After your dog masters holding the item in his mouth, start moving away from him slowly while commanding him to stay. After you’ve moved back at least 10 feet, call your dog towards you. Give him a treat only if he returns with the item in his mouth. Only ask your dog to fetch your own garbage, avoiding sharp items and harmful chemicals.
The key to effective housetraining requires diligence.
When you find a mess in your house, clean the area thoroughly using an enzyme-based product: (Nature’s Miracle, Simple Solution, etc.). Any remaining residue will serve as a marker for your dog, indicating that this is a good potty spot.
After you’ve cleaned the area, make it inaccessible in some way—put a chair over it or cover it with aluminum foil.
If you catch your dog “in the act,” do not throw a fit. Take him calmly by the collar and lead him outside. (If your dog is small enough, scoop him up and carry him out.) You do not want to give the dog the impression that you do not approve of him relieving himself.
Reward the dog for finishing up outside with lots of praise and love.
In early puppyhood, puppies need to go out soon after eating, drinking, sleeping, or playing—in short, all the time.
Treat your newly adopted shelter dog like a puppy, regardless of his age.
Don’t put the dog out alone in a fenced yard, instead go out with him.
You can’t let him know he’s making the right choice if you’re not out there with him. Reward him for completing his business and make the reward memorable—a piece of garlic chicken, cheddar cheese, a walk.

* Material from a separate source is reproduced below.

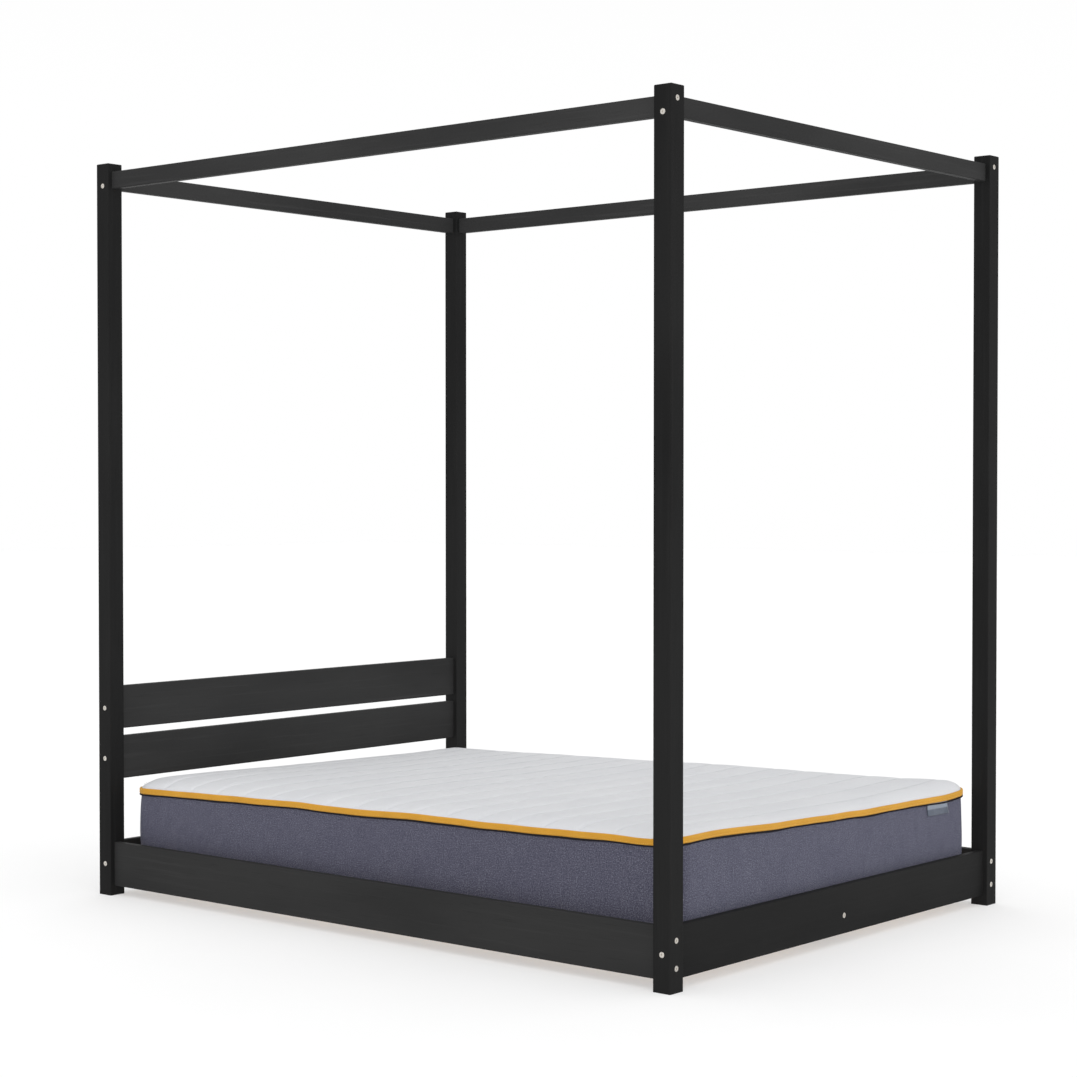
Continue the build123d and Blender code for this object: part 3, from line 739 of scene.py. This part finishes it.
def tape_fabric():
    """Mustard edge tape: a ribbed weave with small herringbone ribs across it."""
    s = Surface("mustard_tape", Specular_IOR_Level=0.25, Sheen_Weight=0.35, Sheen_Roughness=0.35)
    s.shader.inputs["Sheen Tint"].default_value = (1.0, 0.74, 0.30, 1)
    along, up = s.cloth()
    slant = s.calc("PINGPONG", up, 0.004)
    ribs = s.ridges(s.calc("ADD", along, slant), 0.0013)
    threads = s.ridges(up, 0.0007)
    weave = s.calc("MULTIPLY", ribs, s.calc("ADD", 0.55, s.calc("MULTIPLY", threads, 0.45)))
    fleck = s.noise(s.vector(along, s.calc("MULTIPLY", up, 4.0)), 340.0, 3.0, 0.6)
    patch = s.noise(s.vector(along, up), 11.0, 2.0, 0.5)
    rib_hollow_shade, gold, pale = (0.44, 0.204, 0.016), (0.61, 0.300, 0.027), (0.73, 0.426, 0.081)
    colour = s.blend(s.spread(patch, 0.3, 0.7), (0.56, 0.270, 0.022), gold)
    colour = s.blend(s.spread(fleck, 0.55, 0.75, 0.0, 0.6), colour, pale)
    # Darker in the hollows between the ribs: painted shade
    colour = s.blend(s.spread(weave, 0.05, 0.55, 0.6, 0.0), colour, rib_hollow_shade)
    s.relief((weave, 0.0004, 0.8), (fleck, 0.0002, 0.4))
    return s.finish(colour, s.spread(fleck, 0.3, 0.7, 0.66, 0.80))


def shadow_line_fabric():
    """Near-black cord under the tape: painted shadow, standing for the thin line of shade beneath the
    tape's lower edge.
    """
    s = Surface("shadow_line_cord", Specular_IOR_Level=0.1)
    along, up = s.cloth()
    twist = s.calc("SINE", s.calc("MULTIPLY", s.calc("ADD", along, up), 2 * math.pi / 0.0022))
    lint = s.noise(s.vector(along, up), 700.0, 3.0, 0.6)
    colour = s.blend(s.spread(twist, -1, 1), (0.006, 0.006, 0.008), (0.020, 0.018, 0.020))
    colour = s.blend(s.spread(lint, 0.55, 0.8, 0.0, 0.5), colour, (0.045, 0.040, 0.040))
    s.relief((twist, 0.0004, 0.7), (lint, 0.0002, 0.5))
    return s.finish(colour, s.spread(lint, 0.3, 0.7, 0.75, 0.9))


def thread(name, dark, light):
    """Twisted sewing thread."""
    s = Surface(name, Specular_IOR_Level=0.3, Sheen_Weight=0.2)
    twist = s.noise(s.place((1600.0, 1600.0, 1600.0)), 1.0, 2.0, 0.6)
    fibre = s.noise(s.place(), 5200.0, 1.0, 0.5)
    s.relief((twist, 0.0002, 0.6), (fibre, 0.0001, 0.4))
    return s.finish(s.blend(s.spread(twist, 0.35, 0.65), dark, light), s.spread(fibre, 0.3, 0.7, 0.5, 0.68))


def base_fabric():
    """Charcoal non-slip underside: a coarse cloth with raised rubber dots."""
    s = Surface("anti_slip_base", Specular_IOR_Level=0.25)
    here = s.place()
    split = s.node("SeparateXYZ", {0: here})
    height, over = plain_weave(s, split.outputs[0], split.outputs[1], 0.0012, s.noise(here, 400.0))
    dot = s.spread(s.cells(here, DOTS_PER_METRE, 0.0), 0.30, 0.22)
    dust = s.noise(here, 9.0, 4.0, 0.6)
    colour = s.blend(over, (0.036, 0.036, 0.040), (0.052, 0.052, 0.057))
    colour = s.blend(dot, colour, (0.010, 0.010, 0.011))
    colour = s.blend(s.spread(dust, 0.45, 0.8, 0.0, 0.25), colour, (0.085, 0.082, 0.078))
    s.relief((height, 0.0004, 0.6), (dot, 0.0010, 0.8))
    return s.finish(colour, s.spread(dot, 0.0, 1.0, 0.88, 0.55))


def foam():
    """Cut polyurethane foam: open cells and faint yellowing."""
    s = Surface("mattress_foam", Specular_IOR_Level=0.2)
    here = s.place()
    open_cells = s.cells(here, 900.0)
    patch = s.noise(here, 6.0, 3.0, 0.5)
    colour = s.blend(s.spread(patch, 0.3, 0.7), (0.80, 0.76, 0.62), (0.84, 0.80, 0.70))
    # Darker inside the open cells: painted shade
    colour = s.blend(s.spread(open_cells, 0.2, 0.7, 0.4, 0.0), colour, (0.50, 0.45, 0.33))
    s.relief((patch, 0.001, 0.2), (open_cells, 0.0008, 0.7))
    return s.finish(colour, s.spread(open_cells, 0.0, 0.8, 0.95, 0.85))


def satin():
    """Woven satin of the sewn-in tag."""
    s = Surface("tag_satin", Specular_IOR_Level=0.28, Sheen_Weight=0.1, Anisotropic=0.35)
    along, up = s.cloth()
    floats = s.noise(s.stretched(along, up, 300.0, 4200.0), 1.0, 2.0, 0.6)
    binders = s.ridges(s.calc("ADD", up, along), 0.0009)
    crease = s.noise(s.vector(along, up), 38.0, 3.0, 0.55)
    # Darker down in the creases: painted shade
    colour = s.blend(s.spread(crease, 0.3, 0.7), (0.055, 0.067, 0.095), (0.080, 0.097, 0.130))
    # Lighter along the top: partly the pale band of the tag's own lettering row, left blank, partly a
    # painted sheen on its top fold
    colour = s.blend(s.spread(up, -0.019, -0.015, 0.0, 0.75), colour, (0.230, 0.265, 0.320))
    # Darker in the grooves between the binding points: painted shade
    colour = s.blend(s.spread(binders, 0.0, 0.3, 0.4, 0.0), colour, (0.055, 0.064, 0.090))
    s.relief((crease, 0.0012, 0.3), (floats, 0.0001, 0.5), (binders, 0.00012, 0.5))
    return s.finish(colour, s.spread(floats, 0.3, 0.7, 0.34, 0.46))


def floor_paint():
    """Pale matt studio floor."""
    s = Surface("studio_floor", Specular_IOR_Level=0.1)
    patch = s.noise(s.place(), 0.7, 4.0, 0.5)
    s.relief((s.noise(s.place(), 60.0, 2.0, 0.5), 0.0004, 0.1))
    colour = s.blend(s.spread(patch, 0.3, 0.7), (0.90, 0.90, 0.90), (0.92, 0.92, 0.92))
    return s.finish(colour, s.spread(patch, 0.3, 0.7, 0.85, 0.92))


# ---------------------------------------------------------------- finishes of the CAD pieces
def dress(names, material):
    """Gives every named CAD node one material."""
    for name in names:
        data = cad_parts[name].data
        data.materials.clear()
        data.materials.append(material)


SIDES, ENDS = ("left", "right"), ("foot", "head")


def dress_frame():
    # Each kind of member gets its own copy of the one paint, whose last number makes it lighter or darker
    # for how that member is lit: painted light and shade
    dress([f"post_{e}_{s}" for e in ENDS for s in SIDES], painted_timber("painted_post", 2, 0.68))
    dress([f"canopy_rail_{s}" for s in SIDES], painted_timber("painted_canopy_side", 1, 1.75))
    dress([f"canopy_rail_{e}" for e in ENDS], painted_timber("painted_canopy_end", 0, 1.6))
    dress([f"side_rail_{s}" for s in SIDES], painted_timber("painted_side_rail", 1, 1.3))
    dress([f"{e}_rail" for e in ENDS], painted_timber("painted_end_rail", 0, 0.75))
    dress(["headboard_lower_plank", "headboard_upper_plank"], painted_timber("painted_plank", 0, 1.5))
    supports = ["centre_beam", "slat_ledger_left", "slat_ledger_right"]
    dress(supports, painted_timber("painted_support", 1, 1.0))
    dress(["centre_leg_foot", "centre_leg_head"], painted_timber("painted_leg", 2, 0.9))
    slats = sorted(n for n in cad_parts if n.startswith("slat_") and n[5:].isdigit())
    dress(slats, bare_timber("natural_pine", 0, (0.70, 0.475, 0.255), (0.50, 0.275, 0.115), 5.5, True))
    dowels = [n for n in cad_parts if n.endswith("_dowels")]
    dress(dowels, bare_timber("beech", 0, (0.56, 0.355, 0.215), (0.45, 0.260, 0.140), 30.0, False))
    bolts = [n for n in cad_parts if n.endswith("_bolts")]
    dress(bolts, plated_steel("nickel_plate", (0.66, 0.63, 0.58), (0.50, 0.47, 0.43), 0.22, 0.36, 900.0))
    zinc = [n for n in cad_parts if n.endswith(("_barrel_nuts", "_screws", "_studs"))]
    dress(zinc, plated_steel("zinc_plate", (0.60, 0.63, 0.66), (0.42, 0.45, 0.47), 0.30, 0.46, 700.0))


# ---------------------------------------------------------------- the mattress
def settle(piece, material, slot, fill, *nodes):
    """Gives a mattress piece its material, hangs it on the mattress body and hides the CAD nodes that it
    replaces.
    """
    piece.data.materials.append(material)
    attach(piece, "mattress")
    if nodes:
        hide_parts(*nodes)


def make_mattress():
    settle(make_top_panel(), quilt_fabric(), "mattress_top_fabric", 0.75, "mattress_top_panel")
    # Grey quilting thread, made darker than the knit to paint shade along the bottoms of the creases
    settle(make_quilt_stitches(), thread("quilt_thread_with_crease_shade", (0.30, 0.31, 0.34), (0.46, 0.47, 0.50)),
           "mattress_top_fabric", None)
    settle(make_border(), border_fabric(), "mattress_border_fabric", 0.8, "mattress_border")
    band = loft_ring("mattress_binding_tape", oval(TAPE_OUT, TAPE_HALF, 0.55, 20), 0.0, 0.0002)
    settle(band, tape_fabric(), "mattress_tape", None, "mattress_edge_tape")
    settle(make_tape_stitches(), thread("tape_thread", (0.60, 0.30, 0.03), (0.85, 0.50, 0.10)),
           "mattress_tape", None)
    # A near-black cord just under the tape paints the shadow line beneath its lower edge
    section = oval(0.0027, 0.0025, 0.8, 12)
    seam = loft_ring("mattress_shadow_line_cord", section, TAPE_HALF + SHADOW_LINE_DROP, 0.0010, 0.0015, 41)
    settle(seam, shadow_line_fabric(), "mattress_tape", None)
    place = outline(SLAB_POINTS)[0]
    core_top = edge_height(place[:, 0], place[:, 1]) - TAPE_HALF * 0.6
    core = make_slab("mattress_foam_core", [(0.016, BORDER_LOW.z + 0.0035), (0.013, BORDER_LOW.z + 0.008),
                                            (0.013, core_top - 0.006), (0.018, core_top)])
    settle(core, foam(), "mattress_foam", 0.9, "mattress_core")
    base = make_slab("mattress_base_cloth", [(0.006, BASE_LOW.z), (0.0035, BASE_LOW.z + 0.0012),
                                             (0.0035, BASE_HIGH.z - 0.0008), (0.006, BASE_HIGH.z)])
    settle(base, base_fabric(), "mattress_base_fabric", None, "mattress_base_panel")
    settle(make_label(), satin(), "mattress_label", None, "mattress_label")


# ---------------------------------------------------------------- studio
def make_floor():
    """A wide pale floor just under the feet."""
    half, steps, drop = 30.0, 24, -0.0002
    line = np.linspace(-half, half, steps + 1)
    points = [(x, y, drop) for x in line for y in line]
    floor = new_piece("studio_floor", points, grid_faces(steps + 1, steps + 1))
    floor.data.materials.append(floor_paint())


def make_world():
    """Even white light, fullest round the horizon and weaker overhead."""
    world = bpy.data.worlds.new("studio_world")
    world.use_nodes = True
    tree = world.node_tree
    direction = tree.nodes.new("ShaderNodeTexCoord")
    split = tree.nodes.new("ShaderNodeSeparateXYZ")
    fall = tree.nodes.new("ShaderNodeMapRange")
    fall.interpolation_type = "SMOOTHSTEP"
    for socket, value in {"From Min": 0.15, "From Max": 0.85, "To Min": 1.0, "To Max": 0.50}.items():
        fall.inputs[socket].default_value = value
    tree.links.new(direction.outputs["Generated"], split.inputs[0])
    tree.links.new(split.outputs[2], fall.inputs["Value"])
    tree.links.new(fall.outputs[0], tree.nodes["Background"].inputs["Strength"])
    tree.nodes["Background"].inputs["Color"].default_value = (1, 1, 1, 1)
    bpy.context.scene.world = world


def make_studio():
    make_world()
    bpy.context.scene.view_settings.view_transform = "Standard"
    key = bpy.data.lights.new("key_light", "SUN")
    key.energy, key.angle = 2.2, math.radians(45)
    key.use_shadow = False     # large studio softboxes leave no shadow of the thin posts on the bed
    lamp = bpy.data.objects.new("key_light", key)
    lamp.rotation_euler = (-Vector((-0.50, -0.56, 0.82))).to_track_quat("-Z", "Y").to_euler()
    bpy.context.scene.collection.objects.link(lamp)


def make_camera():
    """Long lens from the foot's left, a little above the mattress, looking almost level."""
    data = bpy.data.cameras.new("camera")
    data.lens, data.sensor_width = 76.26, 36.0
    data.clip_start, data.clip_end = 0.1, 100.0
    camera = bpy.data.objects.new("camera", data)
    camera.location = (-4.796, -4.026, 1.126)
    camera.rotation_euler = Euler((math.radians(90 - 1.23), 0, math.radians(-49.89)), "XYZ")
    bpy.context.scene.collection.objects.link(camera)
    bpy.context.scene.camera = camera


make_camera()
dress_frame()
make_mattress()
make_floor()
make_studio()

Do not take the dog for a walk to do his business. Instead go to your chosen potty area and wait. Once the dog goes to the bathroom, then begin your walk. If the dog doesn’t go within a few minutes, go back in the house and try again in a half hour. Many dogs on walks will hold off as long as they can because they know that once they’ve gone to the bathroom, their owner will turn around and head for home. Instead use the walk as a reward for going in the appointed area.
Prevent accidents by managing the dog’s environment.
When you’re home, tether the dog to your waist. You’ll be certain to notice when the dog needs to go out. If you choose not to tether the dog, you must actively supervise. Dogs tend to relieve themselves in low-traffic areas—behind the couch, under the dining room table. Don’t allow the dog out of your sight, even for a moment. If you are not home, use a crate to encourage your dog to “hold it.”
When you’re out, either use a crate or a puppy-proof a room to minimize the chance of damage. Until the dog has gone three months without an accident, do not leave him unattended or unconfined.